Overview

IDS:705 Principles of Machine Learning

Author
Affiliation

Kyle Bradbury

Course Summary

In almost every field, there is a need to draw inference from or make decisions based on data. The goal of this course is to provide an introduction to machine learning that is approachable to diverse disciplines and empowers students to become proficient in the foundational concepts and tools. You will learn to (a) structure a machine learning problems and determine which algorithmic tools are appropriate, (b) evaluate the performance of your solution using field-appropriate metrics and practices, and (c) accurately interpret your model output and communicate your results to interdisciplinary audiences. This course is a fast-paced, applied introduction to machine learning that through extensive practice with foundational tools, helps you to develop your knowledge of foundational machine learning concepts, and provides practical experience with those tools to prepare you for practice or future study.

Detailed description

Machine learning is a collection of useful tools for understanding and making decisions based on data and past experience; it is not a hammer to be applied to every nail, but rather a precision tool to be used when needed. This course will begin with exploring the purpose of machine learning told through a discussion of the types of problems that machine learning can answer: describing, predicting, and strategizing based on data and the tools at our disposal to address these challenges: supervised learning including classification and regression; unsupervised learning including clustering and density estimation; and reinforcement learning. There will be a strong focus on how to formulate a machine learning problem. Central to that formulation will be developing an understanding of how to preprocess data for analysis (e.g. feature extraction/dimensionality reduction, training/validation data sampling), model selection, and performance evaluation with cross validation. The final topic of this course will be a brief overview of state-of-the-art machine learning techniques that are emerging in the field.

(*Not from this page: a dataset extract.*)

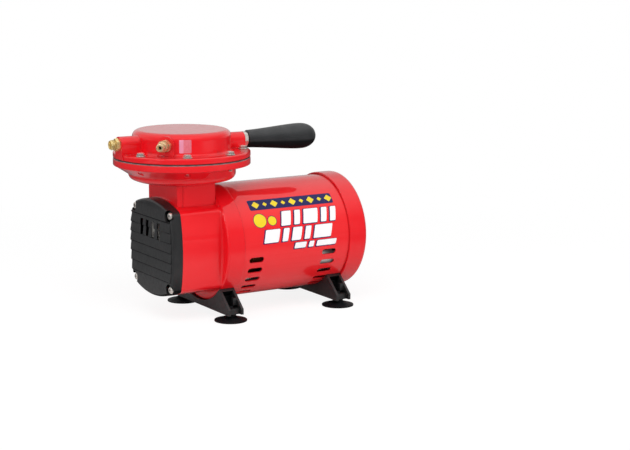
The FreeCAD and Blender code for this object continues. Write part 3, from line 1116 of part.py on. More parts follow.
def capacitor():
    turn = CAPACITOR_ANGLE - 270
    z = AXIS_Z - CAPACITOR_CIRCLE_R
    can = cyl_x(CAPACITOR_R, CAPACITOR_X, CAPACITOR_X + CAPACITOR_LENGTH, z=z)
    can = can.makeFillet(1.5, [e for e in can.Edges if e.Closed])
    tabs = [block(CAPACITOR_X + CAPACITOR_LENGTH - 1, CAPACITOR_X + CAPACITOR_LENGTH + 5, y - 2, y + 2,
                  z - 0.4, z + 0.4) for y in (-4, 4)]
    save("run_capacitor", around_x(fused([can] + tabs), turn))
    inner = CAPACITOR_R + SEAT_GAP
    outer = inner + CAPACITOR_STRAP_T
    x1 = STRAP_X + STRAP_W
    arch_ring = ring_x(outer, inner, STRAP_X, x1, z=z).common(block(STRAP_X, x1, -outer, outer, z, z + outer))
    low = AXIS_Z - TUBE_INNER_R
    shell = ring_x(TUBE_INNER_R - SEAT_GAP, TUBE_INNER_R - SEAT_GAP - CAPACITOR_STRAP_T, STRAP_X, x1)
    pieces = [arch_ring]
    for side in (-1, 1):
        y0, y1 = sorted([side * inner, side * outer])
        leg = block(STRAP_X, x1, y0, y1, low, z).common(cyl_x(TUBE_INNER_R - SEAT_GAP, STRAP_X, x1))
        y0, y1 = sorted([side * inner, side * (outer + STRAP_FLANGE)])
        pieces += [leg, shell.common(block(STRAP_X, x1, y0, y1, low - 1, z))]
    save("capacitor_strap", around_x(fused(pieces), turn))


# ---------------------------------------------------------------- feet


def foot_bracket(name, x, shell_r):
    saddle_r = shell_r + SEAT_GAP
    outer_r = saddle_r + FOOT_SADDLE_T
    reach = math.radians(FOOT_SADDLE_ANGLE)

    def on(radius, angle):
        return V(x - FOOT_WIDTH / 2, radius * math.sin(angle), AXIS_Z - radius * math.cos(angle))

    def at(y, z):
        return V(x - FOOT_WIDTH / 2, y, z)

    lines = [at(-FOOT_END_Y, FOOT_END_TOP_Z), at(-FOOT_END_Y, FOOT_BOTTOM_Z), at(FOOT_END_Y, FOOT_BOTTOM_Z),
             at(FOOT_END_Y, FOOT_END_TOP_Z), on(outer_r, reach), on(saddle_r, reach)]
    edges = [Part.makeLine(on(saddle_r, -reach), on(outer_r, -reach)),
             Part.makeLine(on(outer_r, -reach), lines[0])]
    edges += [Part.makeLine(a, b) for a, b in zip(lines, lines[1:])]
    edges.append(Part.Arc(on(saddle_r, reach), on(saddle_r, 0), on(saddle_r, -reach)).toShape())
    solid = Part.Face(Part.Wire(edges)).extrude(V(FOOT_WIDTH, 0, 0))
    x0 = x - FOOT_WIDTH / 2 + FOOT_PLATE_T
    x1 = x + FOOT_WIDTH / 2 - FOOT_PLATE_T
    channel = block(x0, x1, -FOOT_END_Y - 1, FOOT_END_Y + 1, FOOT_BOTTOM_Z - 1, AXIS_Z)
    solid = solid.cut(channel.cut(cyl_x(outer_r, x0 - 1, x1 + 1)))
    extras = []
    for side in (-1, 1):
        y0, y1 = sorted([side * (CUP_Y - FOOT_BLOCK_HALF), side * (CUP_Y + FOOT_BLOCK_HALF)])
        extras.append(block(x0 - 0.5, x1 + 0.5, y0, y1, FOOT_BOTTOM_Z, FOOT_BOTTOM_Z + FOOT_BLOCK_T))
        extras.append(block(x + 2, x1 + 0.5, side * CUP_Y - 2.4, side * CUP_Y + 2.4,
                            FOOT_BOTTOM_Z + FOOT_BLOCK_T + CUP_TOP_T, FOOT_END_TOP_Z + 11.5))
        web = block(x0 - 0.5, x1 + 0.5, side * FOOT_RIB_Y - RIB_T / 2, side * FOOT_RIB_Y + RIB_T / 2,
                    FOOT_BOTTOM_Z, AXIS_Z)
        extras.append(web.cut(cyl_x(saddle_r + 1, x0 - 2, x1 + 2)))
    solid = fused([solid] + extras)
    for side in (-1, 1):
        solid = solid.cut(cyl_z(CUP_PIN_R + SEAT_GAP, FOOT_BOTTOM_Z - 1, FOOT_BOTTOM_Z + FOOT_BLOCK_T + 1,
                                x, side * CUP_Y))
        hole = foot_screw(x, outer_r + 1, FOOT_SADDLE_T + 3, BOLT_FIT, False)
        solid = solid.cut(around_x(hole, side * FOOT_SCREW_ANGLE))
    save(name, solid)
    return outer_r


def foot_screws(places):
    screws = []
    for x, outer_r in places:
        for side in (-1, 1):
            screw = foot_screw(x, outer_r, FOOT_SADDLE_T + FOOT_SCREW_DEPTH - 1)
            screws.append(around_x(screw, side * FOOT_SCREW_ANGLE))
    save_group("foot_screws", screws)


def suction_cup(name, x, y):
    top = FOOT_BOTTOM_Z + FOOT_BLOCK_T
    profile = [(0, 3.2), (CUP_R * 0.62, 2.2), (CUP_R - 1.7, 0), (CUP_R, 0), (CUP_R, CUP_RIM_T),
               (CUP_R * 0.55, 3.9), (CUP_STEM_R, 5.4), (CUP_STEM_R, FOOT_BOTTOM_Z),
               (CUP_PIN_R, FOOT_BOTTOM_Z), (CUP_PIN_R, top), (CUP_BARB_R, top),
               (CUP_PIN_R - 0.4, top + CUP_TOP_T - 0.4), (0, top + CUP_TOP_T - 0.4)]
    save(name, revolve_z(profile, x, y))


# ---------------------------------------------------------------- rear of the cap


def rocker_switch():
    z = AXIS_Z + SWITCH_Z
    frame = block(CAP_BACK_X, CAP_BACK_X + SWITCH_BEZEL, SWITCH_Y - SWITCH_W / 2 - 1.6,
                  SWITCH_Y + SWITCH_W / 2 + 1.6, z - SWITCH_H / 2 - 1.6, z + SWITCH_H / 2 + 1.6)
    frame = fillet_where(frame, 1.2, lambda e: is_along(e, X_AXIS))
    body = block(CAP_BACK_X - SWITCH_DEPTH, CAP_BACK_X + 0.5, SWITCH_Y - SWITCH_W / 2,
                 SWITCH_Y + SWITCH_W / 2, z - SWITCH_H / 2, z + SWITCH_H / 2)
    well = block(CAP_BACK_X - SWITCH_DEPTH + 5, CAP_BACK_X + 5, SWITCH_Y - SWITCH_W / 2 + SWITCH_WALL,
                 SWITCH_Y + SWITCH_W / 2 - SWITCH_WALL, z - SWITCH_H / 2 + SWITCH_WALL,
                 z + SWITCH_H / 2 - SWITCH_WALL)
    blades = [block(CAP_BACK_X - SWITCH_DEPTH - 6, CAP_BACK_X - SWITCH_DEPTH + 1, SWITCH_Y - 2.4,
                    SWITCH_Y + 2.4, z + dz - 0.4, z + dz + 0.4) for dz in (-5, 5)]
    housing = fused([frame, body] + blades).cut(well)
    pin_hole = Part.makeCylinder(ROCKER_PIN_R + RUN_FIT, SWITCH_W - 0.6,
                                 V(ROCKER_PIVOT_X, SWITCH_Y - SWITCH_W / 2 + 0.3, z), Y_AXIS)
    save("switch_housing", housing.cut(pin_hole))

    half_h = SWITCH_H / 2 - SWITCH_WALL - ROCKER_GAP - 0.3
    half_w = SWITCH_W / 2 - SWITCH_WALL - ROCKER_GAP
    outline = [(-2.0, -half_h), (2.6, -half_h), (1.5, 0), (2.6, half_h), (-2.0, half_h), (-4.0, 0)]
    points = [V(ROCKER_PIVOT_X + u, SWITCH_Y - half_w, z + v) for u, v in outline]
    rocker = Part.Face(Part.makePolygon(points + [points[0]])).extrude(V(0, 2 * half_w, 0))
    pin = Part.makeCylinder(ROCKER_PIN_R, SWITCH_W - 1.0,
                            V(ROCKER_PIVOT_X, SWITCH_Y - SWITCH_W / 2 + 0.5, z), Y_AXIS)
    rocker = rocker.fuse(pin).removeSplitter()
    rocker.rotate(V(ROCKER_PIVOT_X, SWITCH_Y, z), Y_AXIS, -ROCKER_HALF_TILT)
    save("switch_rocker", rocker)


def cable_gland():
    z = AXIS_Z + GLAND_Z
    x = CAP_BACK_X
    thread = cyl_x(GLAND_R - 2, x - 8, x + 0.5, GLAND_Y, z)
    nut = hex_prism(GLAND_R - 0.7, 4.0)
    nut.translate(V(x, GLAND_Y, z))
    dome = Part.makeCone(GLAND_R - 1.2, GLAND_R - 3.2, GLAND_REACH - 3.8,
                         V(x + 3.8, GLAND_Y, z), X_AXIS)
    body = fused([thread, nut, dome]).cut(cyl_x(CORD_BORE_R, x - 9, x + GLAND_REACH + 1, GLAND_Y, z))
    save("cable_gland", body)
    lock = hex_prism(GLAND_R - 0.7, 3.0)
    lock.translate(V(x - CAP_WALL - 3.0, GLAND_Y, z))
    save("gland_nut", lock.cut(cyl_x(GLAND_R - 2 + SEAT_GAP, x - CAP_WALL - 4, x, GLAND_Y, z)))


# ---------------------------------------------------------------- the whole compressor
def build():
    crankcase()
    front_cover()
    cover_screws()
    motor_tube()
    rear_cap()
    head_cover()
    diaphragm()
    flange_screws()
    valve_plate()
    delivery_z = VALVE_PLATE_Z + VALVE_PLATE_T
    reed("outlet_reed", delivery_z, -1)
    reed_clamp("outlet_reed_stop", delivery_z, -1, True)
    reed_screws("outlet_reed_screws", delivery_z, -1, 3.0)
    outlet_fitting()
    relief_valve()
    handle()
    stator()
    rotor()
    bearing("front_bearing", BEARING_X, BEARING_WIDTH, SHAFT_R, BEARING_OUTER_R, BEARING_RING_T, BALLS,
            AXIS_Z, "front_bearing_outer", "front_bearing_inner")
    bearing("rear_bearing", REAR_BEARING_X, BEARING_WIDTH, SHAFT_R, BEARING_OUTER_R, BEARING_RING_T, BALLS,
            AXIS_Z, "rear_bearing_outer", "rear_bearing_inner")
    bearing("crank_bearing", -CRANK_BEARING_WIDTH / 2, CRANK_BEARING_WIDTH, CRANK_BEARING_BORE_R,
            CRANK_BEARING_R, CRANK_RING_T, CRANK_BALLS, PIN_Z, "crank_bearing_outer", "crank_bearing_inner")
    eccentric()
    connecting_rod()
    tie_bolts()
    capacitor()
    front_r = foot_bracket("front_foot_bracket", FOOT_FRONT_X, BELL_R)
    rear_r = foot_bracket("rear_foot_bracket", FOOT_REAR_X, TUBE_R)
    foot_screws([(FOOT_FRONT_X, front_r), (FOOT_REAR_X, rear_r)])
    for end, x in (("front", FOOT_FRONT_X), ("rear", FOOT_REAR_X)):
        for side, y in (("right", -CUP_Y), ("left", CUP_Y)):
            suction_cup(end + "_" + side + "_suction_cup", x, y)
    rocker_switch()
    cable_gland()


build()
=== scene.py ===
# %% [markdown]
# # A small diaphragm compressor, dressed for a studio picture
#
# The compressor is a motor in a slotted red tube with a drum-shaped diaphragm head on its
# crankcase. Its solids come ready-made as a frame. This lesson gives them their paint, plastic,
# rubber and metal, and replaces the small hardware by finer meshes.
#
# The frame is in metres. +X runs along the motor towards its rear cap, +Z is up, and the origin
# lies on the floor under the middle of the machine. The places below are worked out from the
# frame's own boxes, so that the dressing sits on the frame wherever its parts are. Only the
# small hardware and the printed pattern are given in millimetres.

# %% Load the frame
import json
import math

import bmesh
import bpy
import numpy as np
from mathutils import Matrix, Vector


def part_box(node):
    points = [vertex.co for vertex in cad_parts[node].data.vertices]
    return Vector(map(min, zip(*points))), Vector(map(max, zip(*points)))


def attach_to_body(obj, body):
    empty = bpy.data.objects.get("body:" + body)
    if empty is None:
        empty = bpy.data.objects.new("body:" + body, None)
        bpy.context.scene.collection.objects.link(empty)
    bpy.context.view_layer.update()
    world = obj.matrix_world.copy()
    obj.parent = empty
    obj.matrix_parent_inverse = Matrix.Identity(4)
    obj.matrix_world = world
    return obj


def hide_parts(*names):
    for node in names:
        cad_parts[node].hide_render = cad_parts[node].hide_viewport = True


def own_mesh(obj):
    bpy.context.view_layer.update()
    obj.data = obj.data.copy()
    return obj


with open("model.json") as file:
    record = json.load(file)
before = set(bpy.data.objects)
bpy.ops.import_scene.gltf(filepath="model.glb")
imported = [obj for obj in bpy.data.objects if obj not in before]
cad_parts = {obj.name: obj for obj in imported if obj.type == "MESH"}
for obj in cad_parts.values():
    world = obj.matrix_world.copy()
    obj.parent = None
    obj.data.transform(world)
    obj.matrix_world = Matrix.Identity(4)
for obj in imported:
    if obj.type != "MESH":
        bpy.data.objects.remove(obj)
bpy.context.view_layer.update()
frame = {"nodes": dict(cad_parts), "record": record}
MM = 0.001

# %% [markdown]
# ## Places to measure from
#
# A few of them say everything that the dressing needs: the motor's axis, the tube's radius,
# the head's axis and the heights of its flanges.


# %% Measure the frame
WELD_DISTANCE = 0.002 * MM


def centre_of(node):
    """Middle of a node's box."""
    low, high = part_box(node)
    return (low + high) / 2


def half_size(node):
    """Half of a node's box along X, Y and Z."""
    low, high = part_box(node)
    return (high - low) / 2


def islands(node):
    """Boxes of a node's separate solids, as (low, high) corners, from left to right."""
    work = bmesh.new()
    work.from_mesh(frame["nodes"][node].data)
    bmesh.ops.remove_doubles(work, verts=work.verts, dist=WELD_DISTANCE)
    unseen = set(work.verts)
    boxes = []
    while unseen:
        queue = [unseen.pop()]
        reached = list(queue)
        while queue:
            for edge in queue.pop().link_edges:
                for vertex in edge.verts:
                    if vertex in unseen:
                        unseen.remove(vertex)
                        queue.append(vertex)
                        reached.append(vertex)
        places = np.array([vertex.co[:] for vertex in reached])
        boxes.append((Vector(places.min(axis=0)), Vector(places.max(axis=0))))
    work.free()
    return sorted(boxes, key=lambda box: tuple(box[0]))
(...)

Throughout this course, the focus will be on applying algorithms rather than diving deeply into theory. You will be asked to consider the practical issues of machine learning problem solving: challenges of applying machine learning code packages, striving for parsimony (simplicity of models) and interpretability, and ensuring model assumptions are valid for a given problem and dataset. This course will also stress the importance of team-based collaboration, the value of producing fully reproducible and validated results, and tools to help with both such as version control and code repositories.

Communicating your results. Data science solutions are only as impactful as the communicator who shares them: therefore communication of your findings will be a core component of this course. Demonstrating competency in data science means (a) exhibiting a working knowledge of technical concepts including programming, statistics, and mathematics and (b) being able to clearly communicate the problem you were trying to solve or question you were trying to answer, why it matters, and how well your analysis worked. You will have opportunities to practice these skills throughout this course in the context of interpreting and sharing the results of your analyses.